WSASend() on a completion port does not notify you until all of the requested data has been accepted by the socket, or until an error occurs, whichever happens first. It keeps working in the background until all of the data has been accepted (or errored). Until it notifies you, that buffer has to remain active in memory, but your code is free to move on to do other things while WSASend() is busy. There is no notification when the data is actually transmitted to the peer. IF you need that, then you have to implement an ACK in your data protocol so the peer can notify you when it receives the data.
First regarding send. Actually there may happen 2 different things, depending on how the socket is configured.
If socket is in so-called blocking mode (the default) - the call to send will block the calling thread, until all the input buffer is consumed by the underlying network driver. (Note that this doesn't mean that the data has already arrived at the peer).
If the socket is transferred to a non-blocking mode - the call to send will fail if the underlying driver may not consume all the input immediately. The GetLastError returns WSAEWOULDBLOCK in such a case. The application should wait until it may retry to send. Instead of calling send in a loop the application should get the notification from the system about the socket state change. Functions such as WSAEventSelect or WSAAsyncSelect may be used for this (as well as legacy select).
Now, with I/O completion ports and WSASend the story is somewhat different. When the socket is associated with the completion port - it's automatically transferred to a non-blocking mode.
If the call to WSASend can't be completed immediately (i.e. the network driver can't consume all the input) - the WSASend returns an error and GetLastError returns STATUS_PENDING. This actually means that an asynchronous operation has started but not finished yet**.
That is, you should not call WSASend repeatedly, because the send operation is already in the progress. When it's finished (either successfully or not) you'll get the notification on the I/O completion port, but meanwhile the calling thread is free to do other things.

multi socket architecture with asio

I have a Client - Server architecture with 10 Servers with permanent connections with a single Client, the software is written in C++ and uses boost asio libraries.
All the connections are created in the initialization phase, and they are always open during the execution.
When the client needs some information, sends a request to all of the servers. Each server finds the information needed and answers to the client.
In the client there is a single thread that is in charge of receiving the messages from all of the sockets, in particular, I use only one io_services, and one async_read from each of the sockets.
When a message arrives in one of the sockets, the async_read read the first N bit that are the header of the message and than call a function that uses read (synchronous) to read the rest of the message.

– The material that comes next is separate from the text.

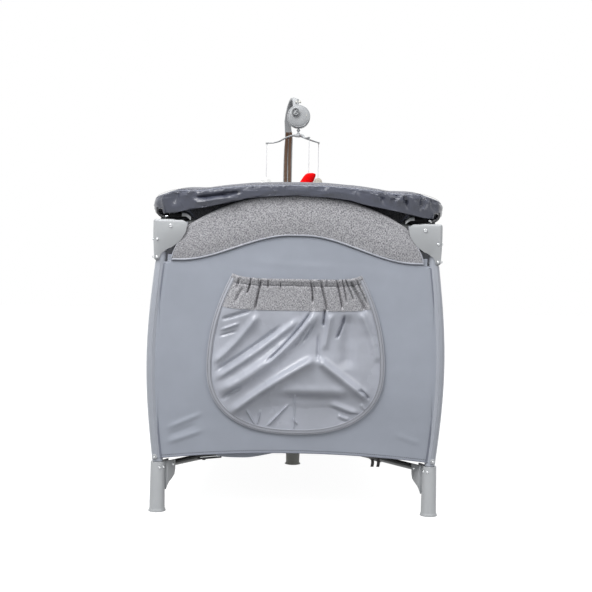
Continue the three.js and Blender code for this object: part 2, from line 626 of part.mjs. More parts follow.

To the server side, the header and the rest of the message are sent with a single write (synchronous).
Then, the architecture works properly, but I noticed that sometimes the synchronous readtakes more time (~0.24 sec) than the usual.
In theory the data is ready to be read because the synchronous read is called when the async_read has already read the header. I also saw that if I use only one server instead of 10, this problem doesn't occur. Furthermore, I noticed that this problem is not caused because of the dimension of the message.
Is it possible that the problem occurs because the io_service is not able to handle all the 10 async_read? In particular, if all the sockets receive a message at the same time, could the io_service lost some time to manage the queues and slows down my synchronous read?
I haven't posted the code, because is difficult to estract it from the project, but if you don't understand my description I could write an example.
Thank you.
1) When async.read completion handler gets invoked, it doesn't mean that some data is available, it means that all the available to that moment data has already been read (unless you specified a restricting completion-condition). So the subsequent sync.read might wait until some more data arrives.
2) Blocking a completion handler is a bad idea, because you actually block all the other completion handlers and other functors posted to that io_service. Consider changing your design.
If you go for an asynchronous design, don't mix in some synchronous parts. Replace all your synchronous reads and writes with asynchronous ones. Both reads and writes will block your thread while the asynchronous variants will not.
Further, if you know the number of expected bytes exactly after reading the header you should request exactly that number of bytes.
If you don't know it, you could go for a single async_read_some with the size of the biggest message you expect. async_read_some will notify you how many bytes were actually read.